Tests that pupils currently take at seven to measure their level of development are to be brought forward to the start of the reception year under plans to be announced by the Government, The Times said.

The "baseline" tests are expected to be introduced in 2016 after ministers consulted on the proposals last year.

MPs are examining whether a number of different types of assessments could be approved for four-year-olds, then letting headteachers choose the one most suitable for their school.

Heads may also have the option not to enter pupils at all.

Assessments are intended to measure children's progress throughout their entire time at primary school, but having them at seven removes the motivation for teachers to push younger children to make rapid progress.

Assessing children at four raises the possibility of teachers keeping their test scores low in order to maximise pupils' improvement when they sit national curriculum exams at 11 - the progress being a key measure of a school's performance.

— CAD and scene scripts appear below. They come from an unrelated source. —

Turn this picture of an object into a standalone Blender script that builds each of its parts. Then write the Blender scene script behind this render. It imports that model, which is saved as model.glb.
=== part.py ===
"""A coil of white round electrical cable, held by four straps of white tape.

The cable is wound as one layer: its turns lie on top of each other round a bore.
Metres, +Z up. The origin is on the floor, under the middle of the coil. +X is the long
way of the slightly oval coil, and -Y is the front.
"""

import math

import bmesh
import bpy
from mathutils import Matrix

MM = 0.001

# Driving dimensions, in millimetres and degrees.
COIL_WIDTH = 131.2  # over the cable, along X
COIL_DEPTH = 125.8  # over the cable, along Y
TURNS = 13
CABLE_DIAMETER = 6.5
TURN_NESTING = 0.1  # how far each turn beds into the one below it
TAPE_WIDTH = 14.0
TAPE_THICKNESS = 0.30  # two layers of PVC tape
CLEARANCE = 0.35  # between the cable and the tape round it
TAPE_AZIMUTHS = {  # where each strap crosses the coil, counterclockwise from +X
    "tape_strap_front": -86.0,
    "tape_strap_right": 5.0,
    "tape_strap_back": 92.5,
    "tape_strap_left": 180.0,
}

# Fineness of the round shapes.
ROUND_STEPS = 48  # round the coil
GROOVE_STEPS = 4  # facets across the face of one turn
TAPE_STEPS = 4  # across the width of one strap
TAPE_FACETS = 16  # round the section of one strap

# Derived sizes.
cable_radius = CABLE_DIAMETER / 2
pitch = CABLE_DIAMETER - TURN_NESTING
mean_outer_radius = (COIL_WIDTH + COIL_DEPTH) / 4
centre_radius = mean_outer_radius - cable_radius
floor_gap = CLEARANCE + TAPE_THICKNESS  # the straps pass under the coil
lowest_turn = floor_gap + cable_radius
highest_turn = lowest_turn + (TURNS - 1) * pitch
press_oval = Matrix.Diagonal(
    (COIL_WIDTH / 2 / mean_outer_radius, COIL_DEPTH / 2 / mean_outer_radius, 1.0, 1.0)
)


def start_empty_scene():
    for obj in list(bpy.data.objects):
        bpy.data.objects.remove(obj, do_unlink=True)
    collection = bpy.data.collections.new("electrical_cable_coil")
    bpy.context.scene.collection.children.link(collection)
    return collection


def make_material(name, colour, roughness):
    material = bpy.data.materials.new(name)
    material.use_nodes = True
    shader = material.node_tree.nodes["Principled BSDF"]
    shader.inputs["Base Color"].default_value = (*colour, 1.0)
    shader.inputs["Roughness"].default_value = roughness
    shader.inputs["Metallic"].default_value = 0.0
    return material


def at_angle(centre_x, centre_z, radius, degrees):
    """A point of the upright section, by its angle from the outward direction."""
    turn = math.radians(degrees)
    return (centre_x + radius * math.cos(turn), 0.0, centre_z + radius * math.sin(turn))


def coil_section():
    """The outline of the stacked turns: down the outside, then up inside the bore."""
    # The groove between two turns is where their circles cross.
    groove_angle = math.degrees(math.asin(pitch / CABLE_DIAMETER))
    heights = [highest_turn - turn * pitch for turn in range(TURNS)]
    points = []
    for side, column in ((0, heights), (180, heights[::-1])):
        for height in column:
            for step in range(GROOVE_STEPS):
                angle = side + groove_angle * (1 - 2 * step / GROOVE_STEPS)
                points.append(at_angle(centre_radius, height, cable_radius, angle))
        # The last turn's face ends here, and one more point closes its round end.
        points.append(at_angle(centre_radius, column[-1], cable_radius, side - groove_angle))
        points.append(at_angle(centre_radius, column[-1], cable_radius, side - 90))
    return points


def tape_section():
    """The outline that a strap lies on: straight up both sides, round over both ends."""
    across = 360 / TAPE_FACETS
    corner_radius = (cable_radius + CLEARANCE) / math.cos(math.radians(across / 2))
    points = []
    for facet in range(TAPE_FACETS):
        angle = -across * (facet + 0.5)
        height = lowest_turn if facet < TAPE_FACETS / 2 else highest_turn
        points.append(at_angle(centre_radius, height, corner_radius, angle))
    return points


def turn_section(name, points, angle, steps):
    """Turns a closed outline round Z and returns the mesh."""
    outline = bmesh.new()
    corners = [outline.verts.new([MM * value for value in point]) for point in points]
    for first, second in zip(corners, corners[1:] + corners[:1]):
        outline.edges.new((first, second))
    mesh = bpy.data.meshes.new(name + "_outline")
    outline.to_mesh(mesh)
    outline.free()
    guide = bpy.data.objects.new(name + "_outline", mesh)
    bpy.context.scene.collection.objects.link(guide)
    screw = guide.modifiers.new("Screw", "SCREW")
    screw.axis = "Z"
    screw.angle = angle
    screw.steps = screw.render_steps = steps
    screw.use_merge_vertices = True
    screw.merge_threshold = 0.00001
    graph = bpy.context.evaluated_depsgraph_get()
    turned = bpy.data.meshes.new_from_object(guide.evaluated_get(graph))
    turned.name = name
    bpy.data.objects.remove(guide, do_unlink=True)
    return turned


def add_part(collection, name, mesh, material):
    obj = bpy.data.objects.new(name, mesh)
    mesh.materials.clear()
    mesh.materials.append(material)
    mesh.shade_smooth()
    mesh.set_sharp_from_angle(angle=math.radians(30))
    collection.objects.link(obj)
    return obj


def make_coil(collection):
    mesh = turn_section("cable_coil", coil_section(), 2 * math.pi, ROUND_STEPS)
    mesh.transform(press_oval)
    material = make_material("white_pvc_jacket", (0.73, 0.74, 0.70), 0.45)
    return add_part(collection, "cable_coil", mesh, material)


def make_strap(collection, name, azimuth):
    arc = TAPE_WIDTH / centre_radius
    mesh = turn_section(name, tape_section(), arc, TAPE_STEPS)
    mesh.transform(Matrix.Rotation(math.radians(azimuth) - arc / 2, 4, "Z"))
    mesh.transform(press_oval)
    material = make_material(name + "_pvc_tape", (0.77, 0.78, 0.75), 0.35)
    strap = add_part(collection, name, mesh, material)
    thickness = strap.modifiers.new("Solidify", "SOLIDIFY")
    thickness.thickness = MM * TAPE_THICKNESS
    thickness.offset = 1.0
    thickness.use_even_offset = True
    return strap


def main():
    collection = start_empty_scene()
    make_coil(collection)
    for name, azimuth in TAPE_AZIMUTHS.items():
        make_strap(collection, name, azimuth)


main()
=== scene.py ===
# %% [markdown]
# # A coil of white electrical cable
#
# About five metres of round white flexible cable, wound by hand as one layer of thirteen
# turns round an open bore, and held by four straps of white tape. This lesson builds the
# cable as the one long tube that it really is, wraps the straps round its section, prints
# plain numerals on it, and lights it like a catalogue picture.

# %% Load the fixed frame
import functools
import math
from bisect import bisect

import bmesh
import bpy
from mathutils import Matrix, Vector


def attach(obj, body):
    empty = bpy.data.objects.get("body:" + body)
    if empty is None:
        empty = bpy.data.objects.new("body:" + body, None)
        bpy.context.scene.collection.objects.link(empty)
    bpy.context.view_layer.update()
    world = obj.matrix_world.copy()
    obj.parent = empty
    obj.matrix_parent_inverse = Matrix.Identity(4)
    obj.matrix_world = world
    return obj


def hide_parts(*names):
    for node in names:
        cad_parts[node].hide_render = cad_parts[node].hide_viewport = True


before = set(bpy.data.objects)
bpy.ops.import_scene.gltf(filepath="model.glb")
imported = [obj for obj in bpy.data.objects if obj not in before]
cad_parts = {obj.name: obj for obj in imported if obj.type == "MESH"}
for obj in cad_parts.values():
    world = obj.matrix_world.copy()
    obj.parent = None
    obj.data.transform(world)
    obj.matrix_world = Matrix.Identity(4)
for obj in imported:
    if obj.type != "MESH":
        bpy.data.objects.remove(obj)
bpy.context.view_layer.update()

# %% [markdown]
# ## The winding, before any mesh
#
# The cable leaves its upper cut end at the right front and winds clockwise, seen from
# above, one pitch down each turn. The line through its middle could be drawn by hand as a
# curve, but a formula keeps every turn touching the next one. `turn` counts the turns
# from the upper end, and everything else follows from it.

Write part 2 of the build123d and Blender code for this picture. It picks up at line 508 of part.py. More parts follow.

The plans are also likely to rouse fear in parents that tests would cause young children stress and that they may be grouped according to ability, while many experts believe that children are already subjected to too much testing in school.

According to The Times, the Department for Education (DfE) proposed in its consultation paper that the baseline assessments could involve a simple check by a teacher between two and six weeks after a child starts reception year.

Exams for 11-year-olds will also be redesigned to reflect the extra demands of the new national curriculum.

But the ranking of children according to results of new tests that would be taken at the end of primary school have been dropped after a backlash by teachers, The Times said, as have plans to tell parents how their child's score ranked on a national scale after fears it would demotivate those with low scores.